AIM:
From the line containing "potSolid(), POT_COLOR, 0.45);" through the line containing "UP = np.array([0.0, 0.0, 1.0])", retype each line exactly; include both end lines and nothing beyond them.

——

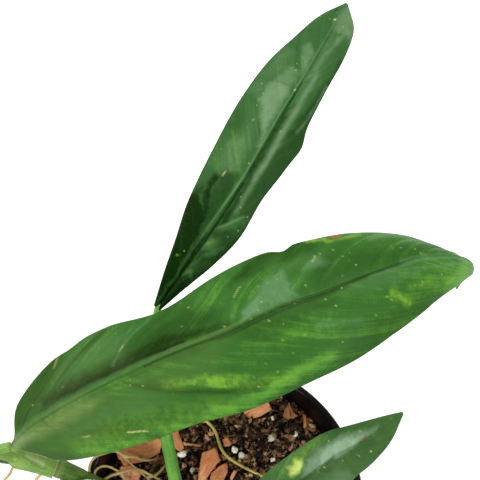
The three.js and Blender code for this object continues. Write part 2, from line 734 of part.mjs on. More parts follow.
// Each solid is cut back by its neighbours, made a gap larger, so that nothing touches or overlaps.
function buildPlant() {
  const stem = stemSolid();
  const stemRoom = stemSolid(GAP);
  const bladeRoom = [LEAF_A, LEAF_B, LEAF_C].map((leaf) => bladeSolid(leaf, GAP));
  addPiece("stem", stem, STEM_COLOR, 0.55);

  const petioleA = petioleSolid(PETIOLE_A).subtract(stemRoom);
  const petioleB = petioleSolid(PETIOLE_B).subtract(stemRoom).add(sheathSolid(SHEATH_B));
  const roomA = petioleSolid(PETIOLE_A, GAP);
  const roomB = petioleSolid(PETIOLE_B, GAP).add(sheathSolid(SHEATH_B, GAP));
  const roomC = petioleSolid(PETIOLE_C, GAP);
  const petioleC = petioleSolid(PETIOLE_C).subtract(stemRoom).subtract(roomA);
  const tip = sweptSolid(TIP_PATH, (u) => spread(TIP_RADII, u), TIP_SIDES, TIP_STEPS).subtract(stemRoom);
  addPiece("leaf_a_petiole", petioleA.subtract(bladeRoom[0]), PETIOLE_COLOR, 0.5);
  addPiece("leaf_b_petiole", petioleB.subtract(bladeRoom[1]), SHEATH_COLOR, 0.6);
  addPiece("leaf_c_petiole", petioleC.subtract(bladeRoom[2]), PETIOLE_COLOR, 0.5);
  addPiece("old_sheath", sheathSolid(SHEATH_OLD), SHEATH_COLOR, 0.65);
  addPiece("growing_tip", tip, PETIOLE_COLOR, 0.5);

  addPiece("leaf_a_blade", bladeSolid(LEAF_A), UPPER_BLADE_COLOR, 0.4);
  addPiece("leaf_b_blade", bladeSolid(LEAF_B), BROAD_BLADE_COLOR, 0.42);
  addPiece("leaf_c_blade", bladeSolid(LEAF_C), SMALL_BLADE_COLOR, 0.38);
  return stemRoom.add(roomA).add(roomB).add(roomC).add(sheathSolid(SHEATH_OLD, GAP));
}

function buildRoots(plantRoom) {
  const roots = [
    ["root_outer_1", ROOT_OUTER_1, ROOT_COLOR],
    ["root_outer_2", ROOT_OUTER_2, ROOT_COLOR],
    ["root_outer_3", ROOT_OUTER_3, ROOT_COLOR],
    ["roots_left", ROOTS_LEFT, ROOT_COLOR],
    ["root_middle", ROOT_MIDDLE, OLIVE_ROOT_COLOR],
  ];
  let room = plantRoom;
  for (const [name, paths, color] of roots) {
    addPiece(name, rootSolid(paths).subtract(plantRoom), color, 0.7);
    room = room.add(rootSolid(paths, GAP));
  }
  return room;
}

// Bark chips and perlite, and the mix with a hollow for everything that stands or lies in it
function buildMix(plantRoom) {
  const draw = seededDraw(DRAW_SEED);
  let room = plantRoom;
  [...CHIPS_SEEN, ...nearChips(draw)].forEach((chip, i) => {
    addPiece(`bark_chip_${i + 1}`, chipSolid(chip).subtract(room), BARK_COLOR, 0.85);
    room = room.add(chipSolid(chip, GAP));
  });
  [...GRAINS_SEEN, ...nearGrains(draw)].forEach((grain, i) => {
    addPiece(`perlite_${i + 1}`, grainSolid(grain).subtract(room), PERLITE_COLOR, 0.9);
    room = room.add(grainSolid(grain, GAP));
  });
  addPiece("potting_mix", mixSolid().subtract(room), MIX_COLOR, 0.95);
}

addPiece("pot", potSolid(), POT_COLOR, 0.45);
buildMix(buildRoots(buildPlant()));

export default group;
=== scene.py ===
"""Potted philodendron barrosoanum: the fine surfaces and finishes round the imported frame."""

import logging
import math
from dataclasses import dataclass, field
from enum import Enum

import bmesh
import bpy
import numpy as np
from bpy.types import ID, Light, Material, Mesh, Node, NodeSocket, Object
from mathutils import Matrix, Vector, noise
from mathutils.bvhtree import BVHTree


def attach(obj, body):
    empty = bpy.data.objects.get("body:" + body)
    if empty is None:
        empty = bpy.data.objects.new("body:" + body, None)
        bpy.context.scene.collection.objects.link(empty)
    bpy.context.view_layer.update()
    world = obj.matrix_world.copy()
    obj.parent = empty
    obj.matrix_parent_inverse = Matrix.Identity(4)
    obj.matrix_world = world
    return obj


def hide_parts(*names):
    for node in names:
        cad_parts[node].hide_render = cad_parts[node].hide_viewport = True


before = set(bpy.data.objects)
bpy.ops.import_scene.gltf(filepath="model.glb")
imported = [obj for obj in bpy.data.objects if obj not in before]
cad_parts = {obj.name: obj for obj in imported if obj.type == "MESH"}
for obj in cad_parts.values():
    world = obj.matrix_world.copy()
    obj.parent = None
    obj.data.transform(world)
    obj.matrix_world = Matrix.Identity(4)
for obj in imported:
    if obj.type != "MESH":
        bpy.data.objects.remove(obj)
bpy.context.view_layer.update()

BODY = "root"
LOG = logging.getLogger("philodendron")

# The plant is drawn in millimetres, and each mesh is turned to metres when it is made.
MM = 0.001
UP = np.array([0.0, 0.0, 1.0])

Point = tuple[float, float, float]
Place = tuple[float, float]


class Tone(Enum):
    """What a mark does to a blade's colour, by the name of the attribute that carries it."""

    # lighter green: partly the leaf's own, partly painted light on sides that face the lamps
    LIGHT = "tone_light"
    # painted shade: folds, creases, the midrib's groove and sides turned from the light
    DARK = "tone_dark"
    # painted sheen: pale gloss patches and highlights
    SHEEN = "tone_sheen"
    YELLOW = "tone_yellow"
    # the leaf's own cream flecks, and on the broad blade also a painted pale sheen
    CREAM = "tone_cream"
    BROWN = "tone_brown"


LIGHT, DARK, SHEEN, YELLOW, CREAM, BROWN = Tone


class Edge(Enum):
    """How a mark is drawn on a blade."""

    STROKE = "stroke"
    PATCH = "patch"


# Small sums


def unit(vectors: np.ndarray) -> np.ndarray:
    """Vectors of length one along the last axis."""
    return vectors / np.maximum(np.linalg.norm(vectors, axis=-1, keepdims=True), 1e-12)


def smooth(values: np.ndarray) -> np.ndarray:
    """Smooth step of values between 0 and 1."""
    held = np.clip(values, 0.0, 1.0)
    return held * held * (3.0 - 2.0 * held)


def bell(values: np.ndarray, place: float, length: float) -> np.ndarray:
    """Smooth bump of height 1 round a place."""
    return np.exp(-(((values - place) / length) ** 2))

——

THE RESULT:
addPiece("pot", potSolid(), POT_COLOR, 0.45);
buildMix(buildRoots(buildPlant()));

export default group;
=== scene.py ===
"""Potted philodendron barrosoanum: the fine surfaces and finishes round the imported frame."""

import logging
import math
from dataclasses import dataclass, field
from enum import Enum

import bmesh
import bpy
import numpy as np
from bpy.types import ID, Light, Material, Mesh, Node, NodeSocket, Object
from mathutils import Matrix, Vector, noise
from mathutils.bvhtree import BVHTree


def attach(obj, body):
    empty = bpy.data.objects.get("body:" + body)
    if empty is None:
        empty = bpy.data.objects.new("body:" + body, None)
        bpy.context.scene.collection.objects.link(empty)
    bpy.context.view_layer.update()
    world = obj.matrix_world.copy()
    obj.parent = empty
    obj.matrix_parent_inverse = Matrix.Identity(4)
    obj.matrix_world = world
    return obj


def hide_parts(*names):
    for node in names:
        cad_parts[node].hide_render = cad_parts[node].hide_viewport = True


before = set(bpy.data.objects)
bpy.ops.import_scene.gltf(filepath="model.glb")
imported = [obj for obj in bpy.data.objects if obj not in before]
cad_parts = {obj.name: obj for obj in imported if obj.type == "MESH"}
for obj in cad_parts.values():
    world = obj.matrix_world.copy()
    obj.parent = None
    obj.data.transform(world)
    obj.matrix_world = Matrix.Identity(4)
for obj in imported:
    if obj.type != "MESH":
        bpy.data.objects.remove(obj)
bpy.context.view_layer.update()

BODY = "root"
LOG = logging.getLogger("philodendron")

# The plant is drawn in millimetres, and each mesh is turned to metres when it is made.
MM = 0.001
UP = np.array([0.0, 0.0, 1.0])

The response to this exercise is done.